A strong process includes:

  • Immediate and consistent response to walk-ins, phone, and digital inquiries
  • In-depth and intentional discovery conversations
  • A clearly defined tour structure with purpose
  • A documented follow-up cadence
  • Clear next steps at the end of every interaction
  • Consistent and strategic CRM usage
  • Weekly tracking of conversion metrics

Sales is not intuition. It is structured and measured.

Small improvements in response time and follow-up can significantly impact conversion.

3. Intentional Experience

The environment and experience play a direct role in conversion.

If the story being told does not match what prospects experience during a tour, hesitation follows.

Key factors include:

  • First impressions upon arrival
  • Cleanliness, lighting, and overall environment
  • Staff engagement and responsiveness
  • Dining presentation and energy
  • Resident interaction and vibrancy
  • Flow and pacing of the tour

Every detail contributes to how a prospect feels about the decision.

Experience is not separate from sales. It is part of it.

The Role of Marketing in Sales Performance

Marketing and sales must function as one system.

Marketing should not only generate leads. It should:

  • Attract the right audience
  • Set clear and accurate expectations
  • Support the sales conversation

Common breakdowns include:

  • Leads not reaching a live person
  • Inconsistent messaging between ads and tours
  • No shared goals or KPIs between marketing and sales

When marketing and sales are aligned, lead quality improves, and conversion becomes more predictable.

Why Clarity Matters More Than Activity

Many communities try to solve sales challenges by doing more.

But sustainable growth does not come from increased activity.

It comes from clarity.

Clarity in:

  • Who you are competing with
  • How you are positioned
  • What your sales process looks like
  • What experience you are delivering

When those elements are clearly defined and consistently executed, sales performance improves naturally.

How Austera Group Approaches Senior Living Sales Strategy

At Austera Group, sales strategy is never treated as a standalone function.

It is part of a broader performance system.

We evaluate:

  • Market positioning and competitive landscape
  • Sales process, structure, and accountability
  • Response time and lead management practices
  • Marketing alignment and lead quality
  • Physical environment and tour experience

From there, we create a clear path forward that connects strategy, execution, and measurable outcomes.

The goal is not more activity.

It is better decisions, stronger conversion, and sustainable occupancy growth.
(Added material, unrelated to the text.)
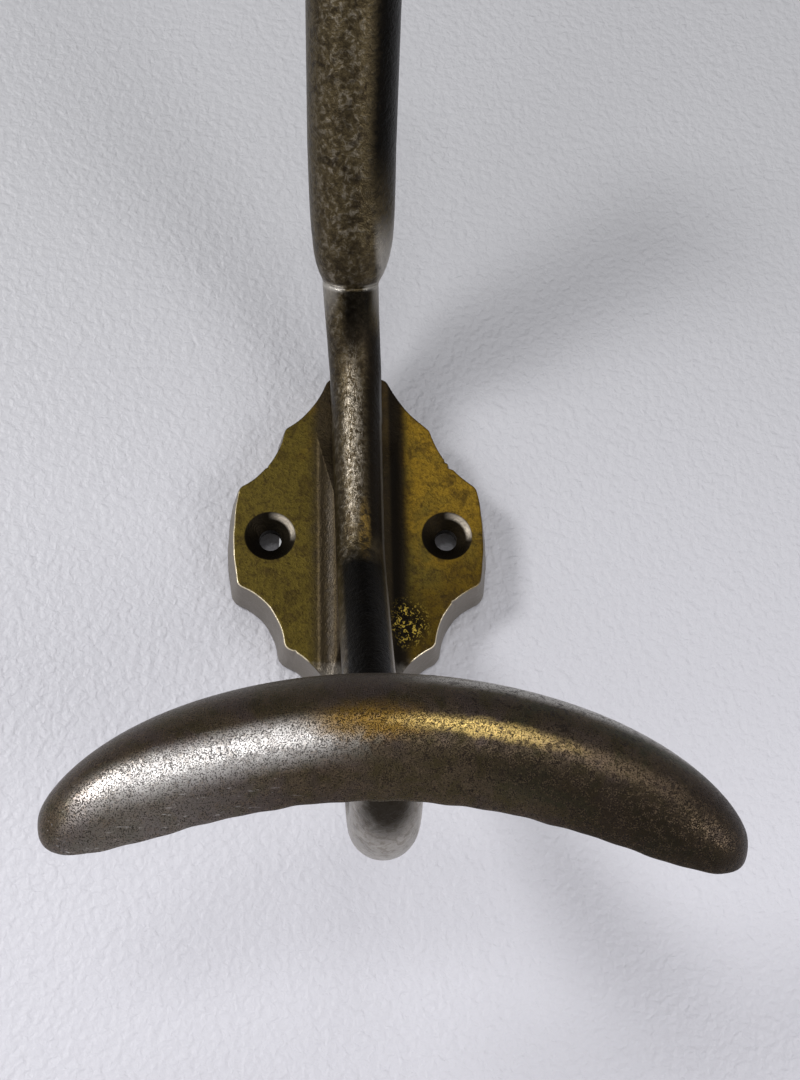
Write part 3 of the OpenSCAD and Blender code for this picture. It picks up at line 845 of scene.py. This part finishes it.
def restFinish():
    # a painted highlight as a silver streak on the left half, amber wear and a golden painted highlight over
    # the middle, brown and olive to the right
    t = restLook
    b = Bench(bpy.data.materials.new("restBrass"))
    place, x, y, z = b.places()
    names = ("cloud", "blotch", "mottle", "grain")
    cloud, blotch, mottle, grain = [b.noise(place, *t[name]) for name in names]
    scratch = b.noise(b.stretch(place, t["scratchTurn"], t["scratchScale"]), *t["scratches"])

    # how far up the rest's front a place is, along the arch
    fromMiddle = x - rest["shift"]
    archRadius = rest["archRadius"]
    arch = (archRadius ** 2 - fromMiddle ** 2) ** 0.5 - archRadius
    up = z - rest["height"] - arch + fromMiddle * math.tan(math.radians(rest["dip"]))

    tint = b.mix(b.rise(blotch, 0.36, 0.62), t["olive"], t["brown"])
    tint = b.mix(b.rise(cloud, 0.46, 0.6) * 0.6, tint, t["violet"])
    tint = b.mix(b.fall(cloud, 0.38, 0.48) * b.rise(x, *t["greenFrom"]) * 0.9, tint, t["green"])

    # a painted highlight as a silver streak on the left, with a faint painted sheen under it
    highlightStreak = b.fall(x + blotch * 10, *t["highlightEnds"]) * b.rise(x, *t["highlightFrom"])
    middle = up + 0.7 + blotch - b.fall(x, *t["highlightDips"]) * 1.5
    tint = b.mix(highlightStreak * b.fall(abs(middle), *t["highlightSides"]) * 0.95, tint, t["silver"])
    sheen = b.fall(x, *t["sheenEnds"]) * b.fall(up + blotch * 3, *t["sheenUnder"])
    tint = b.mix(sheen * 0.14, tint, t["silver"])

    # amber wear along the middle, then golden and tan painted highlights toward the right
    tint = b.mix(b.spot(x, up + blotch * 3, t["amberAt"], t["amberSize"], 0.5) * 0.9, tint, t["amber"])
    gold = b.spot(x + blotch * 6, up + blotch * 1.5, t["goldHighlightAt"], t["goldHighlightSize"], 0.7)
    tint = b.mix(gold * b.rise(mottle, 0.28, 0.5), tint, t["gold"])
    tan = b.spot(x + blotch * 6, up + blotch * 1.5, t["tanHighlightAt"], t["tanHighlightSize"], 0.6)
    tint = b.mix(tan * b.rise(mottle, 0.32, 0.6) * 0.55, tint, t["tan"])

    # dark under the streak and at the right end, and a painted reflection as a pale top edge
    tint = b.mix(b.spot(x, up + blotch * 2, t["stainAt"], t["stainSize"], 0.7) * 0.65, tint, t["dark"])
    darkEnd = b.rise(x + blotch * 12 - up * 1.6, *t["darkEndFrom"])
    tint = b.mix(darkEnd * 0.75, tint, t["dark"])
    tint = b.mix(b.rise(up, *t["topFrom"]) * 0.55, tint, t["olive"])
    tint = b.mix(b.rise(up + blotch, *t["reflectedEdgeFrom"]) * b.rise(x, *t["reflectedEdgeRight"]) * 0.85, tint, t["edge"])

    # fine dark pits all over, and a few drawn-out scratches
    pits = b.rise(grain, 0.5, 0.64)
    tint = b.mix(b.rise(mottle, 0.45, 0.62) * b.fall(grain, 0.35, 0.5) * 0.34, tint, t["tan"])
    tint = b.mix(pits * 0.8, tint, t["pit"])
    tint = b.mix(b.rise(mottle, 0.52, 0.64) * (0.3 + b.rise(x, *t["pitsRight"]) * 0.42), tint, t["pit"])
    lines = b.rise(scratch, 0.64, 0.7) * b.fall(up, *t["scratchesUnder"]) * b.fall(x, *t["scratchesEnd"])
    tint = b.mix(lines * 0.4, tint, t["silver"])

    rough = t["rough"] + (blotch - 0.5) * 0.16 + pits * 0.14 + darkEnd * 0.08
    return b.metalSkin(tint, rough, t["metal"], mottle * 0.5 - pits * 0.4, t["castDepth"])


backPlate.data.materials.clear()
backPlate.data.materials.append(plateFinish())
hookArms = sweepBar("hookArms", armPath(), arms["sides"], armFinish())
print("stem and arms", len(hookArms.data.polygons), "faces")
coatRest = makeRest()
coatRest.data.materials.append(restFinish())
print("coat rest", len(coatRest.data.polygons), "faces")

for piece in (backPlate, hookArms, coatRest):
    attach(piece, "root")
    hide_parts("hook")


wall = {
    "size": 1.6,  # metres
    "gap": 0.3, "openingInset": 9.2,  # the opening is this far inside the plate's outline
    "paintLow": colour(0.61, 0.603, 0.65), "paintShadedHigh": colour(0.43, 0.43, 0.448), "paintShadeTurns": (-95, 95),
    "rough": 0.5, "peel": (0.75, 2.0, 0.45, 0.3), "peelDepth": 0.42,
}


def makeWall(steps=180):
    # a painted wall, seen from its front only, and open behind the plate's hollow
    half = wall["size"] / 2 / mm
    angles = np.linspace(0, 2 * math.pi, steps, endpoint=False)
    inner = plateReach(angles, wall["openingInset"], 0.0)
    outer = half / np.maximum(abs(np.cos(angles)), abs(np.sin(angles)))
    verts = [np.array([r * math.cos(a), wall["gap"], r * math.sin(a)]) * mm
             for reach in (inner, outer) for a, r in zip(angles, reach)]
    faces = bridge([list(range(steps)), list(range(steps, 2 * steps))])
    mesh = bpy.data.meshes.new("wall")
    mesh.from_pydata([tuple(v) for v in verts], [], faces)
    if mesh.polygons[0].normal.y > 0:
        mesh.flip_normals()
    obj = bpy.data.objects.new("wall", mesh)
    scene.collection.objects.link(obj)
    b = Bench(bpy.data.materials.new("wallPaint"))
    place, x, y, z = b.places()
    peel = b.noise(place, *wall["peel"])
    # painted shade: the wall's paint turns darker toward the top
    tint = b.mix(b.rise(z, *wall["paintShadeTurns"]), wall["paintLow"], wall["paintShadedHigh"])
    paint = b.add("ShaderNodeBsdfPrincipled", None,
                  {"Base Color": tint, "Roughness": wall["rough"],
                   "Normal": b.bump(peel, wall["peelDepth"])})
    clear = b.add("ShaderNodeBsdfTransparent")
    fromBehind = b.add("ShaderNodeNewGeometry", out="Backfacing")
    seen = b.add("ShaderNodeMixShader", None, {0: fromBehind, 1: paint, 2: clear})
    b.add("ShaderNodeOutputMaterial", None, {"Surface": seen})
    mesh.materials.append(b.owner)
    return obj


makeWall()

studio = {
    "horizon": colour(0.45, 0.45, 0.462), "ceiling": colour(0.13, 0.13, 0.135), "ceilingTurns": (0.45, 0.85),
    "lamps": [
        # name, degrees left of straight out, degrees up, distance, width, height, watts
        ("window", 43, 15, 0.9, 0.20, 0.22, 4.2),
        ("side", 56, 4, 0.8, 0.80, 0.60, 0.3),
        ("lowLeft", 46, -20, 0.7, 0.30, 0.24, 0.5),
        ("lowRight", -46, -20, 0.7, 0.30, 0.24, 1.6),
        ("front", 6, 4, 0.9, 0.20, 0.10, 0.7),
        ("high", -4, 27, 0.9, 0.20, 0.10, 0.45),
    ],
}


def lightStudio():
    scene.world = bpy.data.worlds.new("room")
    b = Bench(scene.world)
    way = b.add("ShaderNodeTexCoord", out="Generated")
    up = b.add("ShaderNodeSeparateXYZ", None, {"Vector": way}, out="Z")
    air = b.mix(b.rise(up, *studio["ceilingTurns"]), studio["horizon"], studio["ceiling"])
    glow = b.add("ShaderNodeBackground", None, {"Color": air, "Strength": 1.0})
    b.add("ShaderNodeOutputWorld", None, {"Surface": glow})
    for name, left, rise, far, wide, tall, watts in studio["lamps"]:
        lamp = bpy.data.lights.new(name, "AREA")
        lamp.shape = "RECTANGLE"
        lamp.size = wide
        lamp.size_y = tall
        lamp.energy = watts
        obj = bpy.data.objects.new(name, lamp)
        a, e = math.radians(left), math.radians(rise)
        aim = Vector((-math.sin(a) * math.cos(e), -math.cos(a) * math.cos(e), math.sin(e)))
        obj.location = aim * far
        obj.rotation_euler = aim.to_track_quat("Z", "Y").to_euler()
        scene.collection.objects.link(obj)


lightStudio()
scene.view_settings.view_transform = "Standard"
print("wall and light set")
Read our blog What Is Senior Housing Consulting to understand how we help our clients.

When to Rethink Your Sales Strategy

It may be time to reassess your approach if:

  • Occupancy has stalled despite steady lead volume
  • Inquiry to tour or tour to move-in conversion is inconsistent
  • Sales performance varies across team members
  • Marketing efforts are not translating into move-ins
  • Prospects engage but do not take next steps

These are not isolated issues. They are indicators that the system needs refinement.

Final Thoughts

A senior living sales strategy that actually works is not built on scripts or activity alone.

It is built on clarity, consistency, and confidence.

When positioning is clear, process is structured, and experience supports the story, sales becomes more effective and more predictable.

And occupancy growth becomes a result of strategy, not effort.


Frequently Asked Questions

What is a senior living sales strategy?

A senior living sales strategy is a structured approach to guiding prospects from initial inquiry to move in. It includes positioning, process, and experience.

Why are senior living tours not converting?

Tours often fail to convert due to unclear positioning, inconsistent sales process, or an experience that does not match expectations.

How can senior living communities improve sales performance?

Communities can improve performance by strengthening positioning, implementing a structured sales process, aligning marketing, and improving the tour experience.

What role does marketing play in senior living sales?

Marketing attracts the right audience and sets expectations, making sales conversations more effective and improving conversion rates.

When should a community revisit its sales strategy?

When occupancy stalls, conversion drops, or performance becomes inconsistent, it is time to reassess the sales approach.